Das Genossenschaftsgesetz und unsere ganzen Handelsgesellschaftsformen schreiben nicht vor, was diese Gesellschaften tun sollen, sondern es werden den Gesellschaften Rechtsformen für ihre Zwecke zur Verfügung gestellt. So ist es mit den Genossenschaften ebenfalls. Es handelt sich nicht um das Recht der Konsumwahl, sondern um das Recht der Gewerbefreiheit. Jede Offene Handelsgesellschaft hat das Recht, ihre eigenen Gesellschafter zu versorgen, also Aufgaben zu übernehmen, die auch Genossenschaften übernehmen. Die Genossenschaft soll das Recht haben, mit ihrem Genossenschaftsbetrieb einen Handelsbetrieb zu kombinieren. Das ist die Gewerbefreiheit!
Diese Gewerbefreiheit ist in § 8 Abs. 4 zu Lasten der Konsumvereine als ein privilegium odiosum eingeschränkt worden.
Ja, so werden Sie fragen, warum hat das so lange gedauert? Nun, weil die Frage für die Genossenschaften relativ unwichtig ist und immer relativ unwichtig sein wird. Deswegen setzt man keine großen Apparate in Bewegung. Es waren ja auch nicht die Konsumvereine, die nach 1945 Wiedergutmachung verlangten, sondern es waren weitgehend die Regierungspräsidenten und die Landräte, die
damals zur Versorgung der Bevölkerung die Genossenschaften gebraucht haben.
Nachdem man im Januar 1947 die Nichtmitgliederbelieferung der Konsumgenossenschaften auf Zeit zugelassen hat, will man jetzt für eine Dauer von sechs Monaten wieder von dieser Regelung abweichen und die Ausnahmen von dem Grundsatz der Gewerbefreiheit, die § 8 Abs. 4 des Genossenschaftsgesetzes enthält, wieder einführen, das steht zumindest nicht im Einklang mit den Ordnungsgrundsätzen einer Marktwirtschaft, einer Wettbewerbswirtschaft, und mit den Grundsätzen einer Gewerbefreiheit. Infolgedessen ist es besser — namentlich, da das ja auch der Wirtschaftspolitik der Bundesregierung im ganzen mehr entspricht —, wir machen diesen kurzen Übergangszustand so, daß wir damit näher an dem allgemeinen Grundsatz der Gewerbefreiheit bleiben und nicht, wenn auch nur vorübergehend, zu einem Zustand zurückkehren, der auf einer Ausnahme von diesem Grundsatz beruht. Das ist gegenüber einer anderen Lösung der geringere Eingriff.
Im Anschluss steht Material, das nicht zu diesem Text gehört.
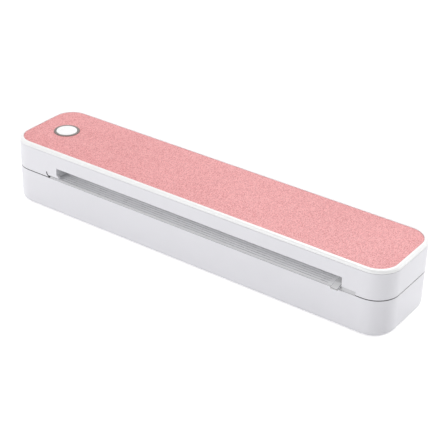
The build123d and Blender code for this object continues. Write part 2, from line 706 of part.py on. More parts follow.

Von großer Wichtigkeit ist das in der Praxis nicht. Aber mir scheint doch wichtig zu sein, daß wir eine Entpolitisierung des Wettbewerbsverhältnisses Einzelhandel — Konsumvereine anstreben, das in. der Vergangenheit durch Hineinziehen des Gesetzgebers politisiert war, und zwar teils zugunsten und teils zuungunsten der Konsumvereine, steuerlich und in anderer Beziehung.
Wir sollten zu einer vollständigen Neutralität des Gesetzgebers zurückkommen. Wir müssen ja im Laufe dieser Wahlperiode Novellen und Gesetze auf dem Gebiet des Genossenschaftswesens verabschieden. Dabei sollten wir dieses Prinzip der absoluten Neutralität der Gesetzgebung auf der Basis unbedingter Startgleichheit, auch steuerlicher Startgleichheit, anstreben.
Wir wollen hoffen, daß sich dann ein Gebrauch nach dem Grundsatz anbahnt: Wer im Wettbewerb gegen eine Konkurrentengruppe den Gesetzgeber zu Hilfe rufen will, treibt unlauteren Wettbewerb.